One of the important sources of Fe-bearing particles are namely the components of the brake system (Sanders et al. 2003; Roubicek et al 2008; Hinrichs et al. 2011). The friction process carried out by the brake system is realized by means of (fixed) brake pads and a rotating brake disc. The brake disc is usually made of grey cast iron and its composition is relatively simple.

On the other hand, friction materials (brake pads), due to their composition, are amongst the most complex composite materials. Brake friction materials commonly consist of approximately 15–20 different components, which belong to one of four functional groups: additives, fillers, binders, and fibres (Chan and Stachowiak 2004; Adamiec 2017). Each of them has its own function and together they affect the frictional performance of a particular brake lining. Wear of counterparts (brake lining/pads and disc) contributes 60% of the total PM mass for this type (Sanders et al. 2003; Roubicek et al. 2008).

Mössbauer spectroscopy (MS) is extremely sensitive method for characterization of samples containing iron compounds. However, results of MS measurement for characterization of wear particles or samples of dust can be found sparse in articles. Probably the first application of MS for characterization of brake discs and pads was published team around Vasconcellos in 2010 (Vasconcellos et al. 2010). Pristine pads and discs together with worn friction couples, milled pristine pads, and some kind of raw materials used for pads manufacturing were tested in various geometries. Results comparing information from diverse analysis and depth as allowed by experiments performed in γ-transmission mode, backscattering geometry (BACK), counting conversion electrons (CEMS) or conversion X-rays (CXMS) emission.

During the friction test, when elevated pressures and temperatures are applied, changes in the phase composition may occur not only in the iron compound. Comparing the MS spectra of wear debris collected after brake dynamometer test and ball-milled sample showed that friction process has oxidizing character (Kukutschová et al. 2010). The composition of wear particles is also affected by vehicles speed before decelerating to full stops as shows experiments performed by Hinrichs et al. (2011). The Mössbauer spectrum from the milled pristine pad showed presence of raw materials commonly utilized in pad formulations—iron or some sort of steel as the major phase, magnetite and pyrite as a minor one. The high concentration of the magnetite was observed in the spectrum of particles related to the low speed (46 km/h). Compared to the spectrum from the high-speed debris (96 km/h) a major contribution represented iron and cementite, while magnetite was less important (Hinrichs et al. 2011).

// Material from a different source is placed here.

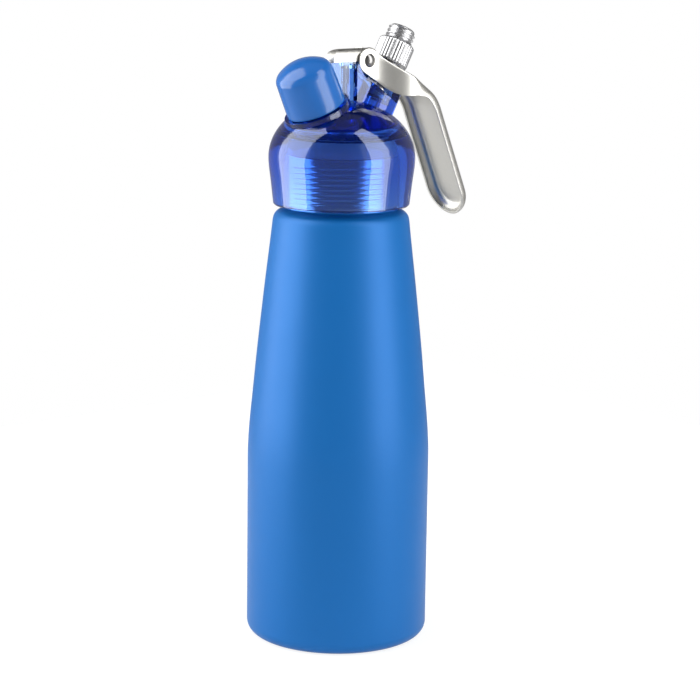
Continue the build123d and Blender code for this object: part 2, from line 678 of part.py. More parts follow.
def make_lever_pin():
    """Pivot rivet with a domed head outside each cheek."""
    pin = across(PIVOT_R, EYE_HALF_Y, PIVOT_X, PIVOT_Z)
    ball_r = (PIVOT_HEAD_R**2 + PIVOT_HEAD_H**2) / (2 * PIVOT_HEAD_H)
    block = 2 * EYE_HALF_Y
    for side in (-1, 1):
        ball = Pos(PIVOT_X, side * (EYE_HALF_Y + PIVOT_HEAD_H - ball_r), PIVOT_Z) * Sphere(ball_r)
        outside = Pos(PIVOT_X, side * (EYE_HALF_Y + block / 2), PIVOT_Z) * Box(block, block, block)
        pin += ball & outside
    return pin


def make_lever_washers():
    """Two thin plastic washers that space the cheeks off the cover."""
    middle = (COVER_HALF_Y + EYE_HALF_Y - LEVER_SHEET) / 2
    ring = Rot(90, 0, 0) * (Cylinder(WASHER_R, WASHER_THICKNESS) - Cylinder(PIVOT_R, 1))
    return Compound(children=[Pos(PIVOT_X, side * middle, PIVOT_Z) * ring for side in (-1, 1)])


def make_lever_lifter():
    """Arm on the pin inside the post, with two prongs that straddle the stem under its cross pin."""
    outline = Polyline(
        (PRONG_END_X, PRONG_LOW_Z),
        (PRONG_ROOT_X, PRONG_LOW_Z),
        (PIVOT_X - 1, PIVOT_Z - LIFTER_HUB_R + 0.1),
        (PIVOT_X, PRONG_TOP_Z),
        (PRONG_END_X, PRONG_TOP_Z),
        close=True,
    )
    side = make_face(outline) + Pos(PIVOT_X, PIVOT_Z) * Circle(LIFTER_HUB_R)
    arm = extrude(Plane.XZ * side, LIFTER_HALF_Y, both=True)
    prongs = box_between(
        (PRONG_END_X, -PRONG_OUT_Y, PRONG_LOW_Z), (PRONG_ROOT_X, PRONG_OUT_Y, PRONG_TOP_Z)
    )
    stem_gap = box_between(
        (PRONG_END_X - 1, -LIFTER_HALF_Y, 0), (STEM_GAP_END_X, LIFTER_HALF_Y, SLOT_TOP_Z)
    )
    return (arm + prongs) - stem_gap - across(PIVOT_R, LIFTER_HALF_Y + 1, PIVOT_X, PIVOT_Z)


def make_nozzle_tube():
    """Aluminium outlet tube, screwed into the nozzle boss, with a collar and a stub for the tip."""
    ridges = thread_outline(
        NOZZLE_STUB_R, NOZZLE_STUB_CREST_R, NOZZLE_STUB_THREAD, NOZZLE_STUB_PITCH, NOZZLE_STUB_TURNS
    )
    inner = NOZZLE_STUB_R - 0.5
    collar_top = NOZZLE_BOSS_TOP + NOZZLE_COLLAR_H
    body = cylinder(NOZZLE_SOCKET_R, NOZZLE_SOCKET_FLOOR + RUNNING_GAP, collar_top)
    body += cylinder(NOZZLE_COLLAR_R, NOZZLE_BOSS_TOP, collar_top)
    body += cylinder(NOZZLE_STUB_R, collar_top, NOZZLE_TUBE_TOP)
    body += lathe([(inner, ridges[0][1]), *ridges, (inner, ridges[-1][1])])
    body -= cylinder(NOZZLE_TUBE_BORE_R, NOZZLE_SOCKET_FLOOR - 1, NOZZLE_TUBE_TOP + 1)
    return NOZZLE_FRAME * body


def make_nozzle_o_ring():
    """O-ring in the boss under the outlet tube's collar."""
    mean_radius = (NOZZLE_SOCKET_R + NOZZLE_GROOVE_R) / 2
    return NOZZLE_FRAME * torus(mean_radius, NOZZLE_RING_WIRE_R, NOZZLE_BOSS_TOP - NOZZLE_GROOVE_DEPTH / 2)


def make_decorator_tip():
    """Star tip, screwed over the outlet tube's stub."""
    base = NOZZLE_BOSS_TOP + NOZZLE_COLLAR_H + 0.2
    above = TIP_TOP + 0.3
    mouth = TIP_MOUTH_R - TIP_WALL
    outside = [(0, base), (TIP_BASE_R, base), (TIP_BASE_R, TIP_BELL), (TIP_MOUTH_R, TIP_TOP), (0, TIP_TOP)]
    bell = (TIP_BORE_R, TIP_BELL - 0.5)
    inside = [(0, base - 1), (TIP_BORE_R, base - 1), bell, (mouth, above), (0, above)]
    tip = lathe(outside) - lathe(inside)
    slot = Pos(TIP_MOUTH_R, 0, TIP_TOP) * Box(2 * TIP_MOUTH_R, TIP_SLOT_WIDTH, 2 * TIP_SLOT_DEPTH)
    for number in range(TIP_SLOTS):
        tip -= Rot(0, 0, number * 360 / TIP_SLOTS) * slot
    return NOZZLE_FRAME * tip


def cap_outline(inset):
    """The cap's closed outline from its axis: slightly tapered side, rounded edge, crowned top."""
    edge_z = CAP_BASE + CAP_SIDE_H
    crown_z = edge_z + CAP_CROWN_H - inset
    bottom = CAP_BASE - (1 if inset else 0)
    half = CAP_SHOULDER_R - inset
    rise = CAP_CROWN_H
    ball = (CAP_SHOULDER_R**2 + rise**2) / (2 * rise) - inset
    shoulder_z = crown_z - ball + (ball**2 - half**2) ** 0.5
    outline = Polyline((0, crown_z), (0, bottom), (CAP_BASE_R - inset, bottom), (half, shoulder_z))
    outline += RadiusArc((half, shoulder_z), (0, crown_z), -ball)
    face = make_face(outline)
    corner = face.vertices().sort_by_distance(Vector(half, shoulder_z, 0))[0]
    return revolve(Plane.XZ * fillet(corner, CAP_EDGE_R - inset / 2), Axis.Z)


def make_nozzle_cap():
    """Opaque cap over the decorator tip, gripping the tip's base with an inner rib."""
    cap = cap_outline(0) - cap_outline(CAP_WALL)
    cap += tube(CAP_SHOULDER_R - CAP_WALL / 2, TIP_BASE_R + CAP_RIB_GAP, *CAP_RIB)
    return NOZZLE_FRAME * cap


def knurled_barrel():
    """Straight-knurled grip with a bevel at both ends."""
    corners = []
    for tooth in range(2 * KNURL_TEETH):
        radius = KNURL_R - (KNURL_DEPTH if tooth % 2 else 0)
        turn = tooth * pi / KNURL_TEETH
        corners.append((radius * cos(turn), radius * sin(turn)))
    section = make_face(Polyline(*corners, close=True))
    barrel = Pos(0, 0, KNURL_BOTTOM) * extrude(section, KNURL_TOP - KNURL_BOTTOM)
    bevelled = cylinder(KNURL_R + 0.1, KNURL_BOTTOM, KNURL_TOP)
    bevelled = chamfer(bevelled.edges().filter_by(GeomType.CIRCLE), KNURL_BEVEL)
    return barrel & bevelled


def make_inlet_adapter():
    """Plated brass inlet: neck, knurled grip and the threaded stud that takes a charger holder."""
    ridges = thread_outline(STUD_ROOT_R, STUD_CREST_R, KNURL_TOP + STUD_RUN_IN, STUD_PITCH, STUD_TURNS)
    inner = STUD_ROOT_R - 0.6
    bottom = INLET_SOCKET_FLOOR + INLET_SEAL_THICKNESS
    adapter = knurled_barrel()
    adapter += cylinder(INLET_SOCKET_R - RUNNING_GAP, bottom, KNURL_BOTTOM)
    adapter += cylinder(INLET_NECK_R, INLET_BOSS_TOP + 0.2, KNURL_BOTTOM + 1)
    adapter += chamfered_top(cylinder(STUD_ROOT_R, KNURL_TOP - 1, STUD_END), STUD_BEVEL)
    adapter += lathe([(inner, ridges[0][1]), *ridges, (inner, ridges[-1][1])])
    adapter -= cylinder(CHARGER_SOCKET_R, STUD_END - CHARGER_SOCKET_DEPTH, STUD_END + 1)
    adapter -= cylinder(INLET_BORE_R, CARRIER_BOTTOM, STUD_END)
    adapter -= cylinder(INLET_PORT_R, bottom - 1, CARRIER_BOTTOM + 1)
    adapter -= cylinder(INLET_BORE_R, CHECK_VALVE_BOTTOM, FILTER_TOP)
    return INLET_FRAME * adapter


def make_inlet_washer():
    """Flat seal at the bottom of the inlet socket."""
    top = INLET_SOCKET_FLOOR + INLET_SEAL_THICKNESS
    return INLET_FRAME * tube(INLET_SOCKET_R - RUNNING_GAP, INLET_SEAL_BORE_R, INLET_SOCKET_FLOOR, top)


def make_pin_carrier():
    """Drilled plug, screwed into the adapter, that holds the piercing pin."""
    carrier = tube(INLET_BORE_R, PIERCING_PIN_R, CARRIER_BOTTOM, CARRIER_TOP)
    drill = cylinder(CARRIER_HOLE_R, CARRIER_BOTTOM - 1, CARRIER_TOP + 1)
    gas_hole = Pos(CARRIER_HOLE_CIRCLE_R, 0, 0) * drill
    for number in range(CARRIER_HOLES):
        carrier -= Rot(0, 0, number * 360 / CARRIER_HOLES) * gas_hole
    return INLET_FRAME * carrier


def make_piercing_pin():
    """Hardened pin that opens the charger's cap."""
    pin = cylinder(PIERCING_PIN_R, CARRIER_BOTTOM, PIERCING_PIN_SHOULDER)
    point = Cone(PIERCING_PIN_R, 0.1, PIERCING_PIN_POINT, align=UPRIGHT)
    pin += Pos(0, 0, PIERCING_PIN_SHOULDER) * point
    return INLET_FRAME * pin


def make_charger_seal():
    """Rubber ring at the bottom of the charger socket."""
    floor = STUD_END - CHARGER_SOCKET_DEPTH
    return INLET_FRAME * tube(CHARGER_SOCKET_R, CHARGER_SEAL_BORE_R, floor, floor + CHARGER_SEAL_THICKNESS)


def make_inlet_filter():
    """Sintered disc that keeps debris out of the gas way."""
    return INLET_FRAME * cylinder(INLET_BORE_R, FILTER_BOTTOM, FILTER_TOP)


def make_check_valve():
    """Rubber sleeve valve that holds the gas in the bottle."""
    return INLET_FRAME * tube(INLET_BORE_R, CHECK_VALVE_BORE_R, CHECK_VALVE_BOTTOM, FILTER_BOTTOM)


PARTS = {
    "bottle": make_bottle,
    "head_body": make_head_body,
    "head_gasket": make_head_gasket,
    "valve_seat": make_valve_seat,
    "valve_stem": make_valve_stem,
    "valve_seal": make_valve_seal,
    "stem_o_rings": make_stem_o_rings,
    "stem_guide": make_stem_guide,
    "valve_spring": make_valve_spring,
    "spring_retainer": make_spring_retainer,
    "stem_cross_pin": make_stem_cross_pin,
    "top_cover": make_top_cover,
    "lever": make_lever,
    "lever_pin": make_lever_pin,
    "lever_washers": make_lever_washers,
    "lever_lifter": make_lever_lifter,
    "nozzle_tube": make_nozzle_tube,
    "nozzle_o_ring": make_nozzle_o_ring,
    "decorator_tip": make_decorator_tip,
    "nozzle_cap": make_nozzle_cap,
    "inlet_adapter": make_inlet_adapter,
    "inlet_washer": make_inlet_washer,
    "pin_carrier": make_pin_carrier,
    "piercing_pin": make_piercing_pin,
    "charger_seal": make_charger_seal,
    "inlet_filter": make_inlet_filter,
    "check_valve": make_check_valve,
}


def main():
    os.makedirs("parts", exist_ok=True)
    for node, make in PARTS.items():
        solid = make()
        export_step(solid, f"parts/{node}.step")
        print(node, round(solid.volume))


main()
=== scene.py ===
"""Whipped cream dispenser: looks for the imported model, in the row frame.

Shapes are written in millimetres and made in metres. The floor, the lights and the camera are in metres.
"""
import json
import math

import bmesh
import bpy
from mathutils import Matrix, Vector


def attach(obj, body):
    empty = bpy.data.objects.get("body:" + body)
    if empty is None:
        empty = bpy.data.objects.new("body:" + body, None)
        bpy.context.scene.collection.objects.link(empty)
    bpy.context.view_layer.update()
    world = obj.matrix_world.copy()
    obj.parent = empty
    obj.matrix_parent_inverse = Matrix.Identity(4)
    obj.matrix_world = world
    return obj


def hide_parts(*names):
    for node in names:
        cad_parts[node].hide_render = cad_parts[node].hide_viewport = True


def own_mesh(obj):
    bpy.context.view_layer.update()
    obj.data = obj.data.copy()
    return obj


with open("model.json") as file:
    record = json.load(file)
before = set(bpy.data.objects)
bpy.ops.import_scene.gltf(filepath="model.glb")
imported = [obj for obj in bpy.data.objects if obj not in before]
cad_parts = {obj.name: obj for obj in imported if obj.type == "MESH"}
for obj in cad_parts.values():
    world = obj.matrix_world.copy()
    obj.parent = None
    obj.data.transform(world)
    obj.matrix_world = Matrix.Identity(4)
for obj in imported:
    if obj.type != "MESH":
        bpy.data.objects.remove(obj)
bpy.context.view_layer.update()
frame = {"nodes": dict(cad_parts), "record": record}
nodes = frame["nodes"]
scene = bpy.context.scene


# ---- node helpers -------------------------------------------------------------------------------
def new_material(name):
    """A Principled material, its node tree and its shader."""
    material = bpy.data.materials.new(name)
    material.use_nodes = True
    tree = material.node_tree
    return material, tree, tree.nodes["Principled BSDF"]


def feed(tree, node, **inputs):
    """Fills the inputs named, each from another node's socket or with a constant."""
    for key, value in inputs.items():
        socket = node.inputs[key.replace("_", " ")]
        if isinstance(value, bpy.types.NodeSocket):
            tree.links.new(value, socket)
        else:
            socket.default_value = value
    return node


def put(tree, kind, **inputs):
    """Adds a node and fills the inputs named."""
    return feed(tree, tree.nodes.new(kind), **inputs)


def surface_point(tree, stretch=(1, 1, 1)):
    """Object coordinates, stretched."""
    where = tree.nodes.new("ShaderNodeTexCoord")
    mapping = put(tree, "ShaderNodeMapping", Vector=where.outputs["Object"], Scale=stretch)
    return mapping.outputs["Vector"]


def noise(tree, scale, detail=3.0, stretch=(1, 1, 1)):
    """Noise in object space."""
    where = surface_point(tree, stretch)
    return put(tree, "ShaderNodeTexNoise", Vector=where, Scale=scale, Detail=detail).outputs["Fac"]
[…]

The other studies take advantage Mössbauer spectroscopy for analysis iron-containing particles originate from industrial dust (Magiera et al. 2011), road dust (Szumiata et al. 2013; Górka-Kostrubiec et al. 2019; Muxworthy et al. 2002; Wang 2016) or aerosol fraction (Kopcewicz et al. 2015). Sometimes road dust analyses were accompanied by measurements of magnetic properties in addition to MS analyses (Górka-Kostrubiec et al. 2019). The results show that different type of metallic iron contained in road dust is mainly an anthropogenic origin. Mössbauer spectra obtained for dust from different sources confirmed dominant contribution of magnetite, with the significant presence of α-Fe-phase in ferromagnetic state and hematite. The contribution of paramagnetic components was very significant (Górka-Kostrubiec et al. 2019). The presence of metallic α-Fe particles on micrometre size (Górka-Kostrubiec et al. 2019) was also recognized in similar studies (Muxworthy et al. 2002; Szumiata et al. 2013).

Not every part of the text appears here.